Bien sûr, des séries comme Sherlock, Jekyll ou The Knick ont pavé le chemin et préparé l’amateur de séries à l’introduction de quelques anachronismes bien sentis. Mais le langage très contemporain, le sens de la fête et le goût des excès de la jeunesse de la petite ville d’Amherst, dans le Massachussets, prend d’abord le public au dépourvu, avant de lui offrir de nouvelles perspectives bienvenues.
Une auteure moderne avant tout
Quoi de plus naturel, en effet, lorsqu’on souhaite retracer le parcours d’une jeune fille résolument anticonformiste, aimant la solitude, la nature et la littérature et s’affirmant résolument anti-mariage et opposée aux convenances ou aux soi-disant progrès de son époque ! Ce personnage hors norme, l’actrice et chanteuse Hailee Steinfeld (True Grit) s’en est emparé avec fougue et gourmandise. Consciente que ce parti pris irrévérencieux n’avait pas pour seul objectif de choquer les puristes mais bien de montrer la radicale modernité de l’auteure, définie notamment par son sens de l’ironie.
L’idée est, en effet, de montrer que par ses opinions et ses choix de vie, Emily Dickinson était bien plus proche du XXIe que du XIXe siècle. « Elle est prisonnière de son époque » insiste la créatrice Alena Smith, « la différence du personnage s’incarne donc à travers ses gestes et ses prises de position« . Un décalage vécu comme une souffrance, ce qui explique sans doute qu’Emily Dickinson vécut une grande partie de sa vie adulte recluse dans sa chambre. L’écrivaine était également obsédée par l’idée de la mort, comme le prouvent ses écrits. Dans la série, celle-ci est personnifiée par l’envoûtant rappeur Wiz Khalifa, haut-de-forme vissé sur la tête.

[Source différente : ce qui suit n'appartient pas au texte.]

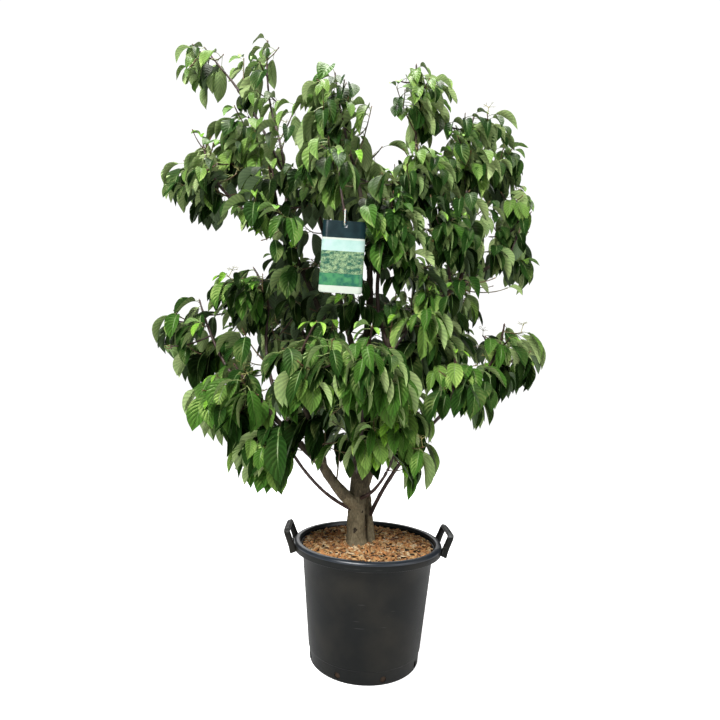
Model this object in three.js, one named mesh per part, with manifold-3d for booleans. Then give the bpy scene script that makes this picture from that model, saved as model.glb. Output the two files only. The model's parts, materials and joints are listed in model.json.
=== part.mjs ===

Chagrin et amours interdites
Le malheur d’Emily viendra du fait que son frère Austin tombera amoureux de son âme sœur et amie d’enfance, Sue Gilbert (campée par la comédienne Ella Hunt). Une relation passionnée, déjà évoquée dans le film de 2018 Wild nights with Emily, et dont atteste l’imposante correspondance entretenue avec celle qui deviendra finalement sa belle-sœur. Cette passion secrète mais dévorante rompt avec l’image austère et renfermée, parfois véhiculée au sujet de la jeune femme, dont l’œuvre fut principalement découverte à titre posthume.
Liberté, diversité, sexualité et poids du patriarcat : la série fait le choix d’aborder et refléter les préoccupations de son public (adolescent) en montrant qu’elles ne datent pas d’aujourd’hui mais bien d’hier. Tout en se penchant sur les affres de la création et sur la place des femmes dans la littérature.
Cette proposition résolument hors cadre pourrait pousser les plus curieux à plonger dans l’univers d’Emily Dickinson, les titres de ses poèmes servant de fil rouge tout au long des dix épisodes de la saison 1.
Depuis le succès de la série The Queen’s Gambit, le concept d’images mentales a encore fait de nouveaux adeptes et même si, ici, elles ne s’illustrent pas en version 3D, la façon dont les vers de la poétesse s’inscrivent dans son environnement en dit long à la fois sur les tourments de son âme et sur les sources de son inspiration. Une belle façon de saluer un esprit et un talent en perpétuelle ébullition.
Casting diversifié et choix musicaux contemporains (une bande-son mariant pop, rock et électro) finissent de dynamiter la narration historique ampoulée que les costumes d’époque pouvaient faire craindre.
Comment affronter la postérité ?
La saison 2 de Dickinson**, dont les trois premiers épisodes ont été mis en ligne ce vendredi 8 janvier*, aborde une question épineuse : celle de la célébrité, la jeune auteure envisageant de partager avec le monde extérieur ses poèmes tenus secrets jusqu’alors. Une décision délicate assortie du sentiment que cette « poursuite de la gloire pourrait s’avérer un jeu très dangereux pour elle ».
Le casting de la série s’étoffe avec Nick Kroll dans le rôle d’Edgar Allan Poe ; Finn Jones (Iron Fist) dans celui de Sam Bowles, le rédacteur en chef du journal Springfield Republican, éditeur de ses premiers poèmes. Quant à Timothy Simons (Veep), il sera le célèbre architecte Frederick Law Olmsted.
La série a d’ores et déjà été renouvelée pour une saison 3.
Karin Tshidimba
nb: Après les trois premiers proposés ce vendredi 8 janvier, un nouvel épisode sera mis en ligne chaque vendredi.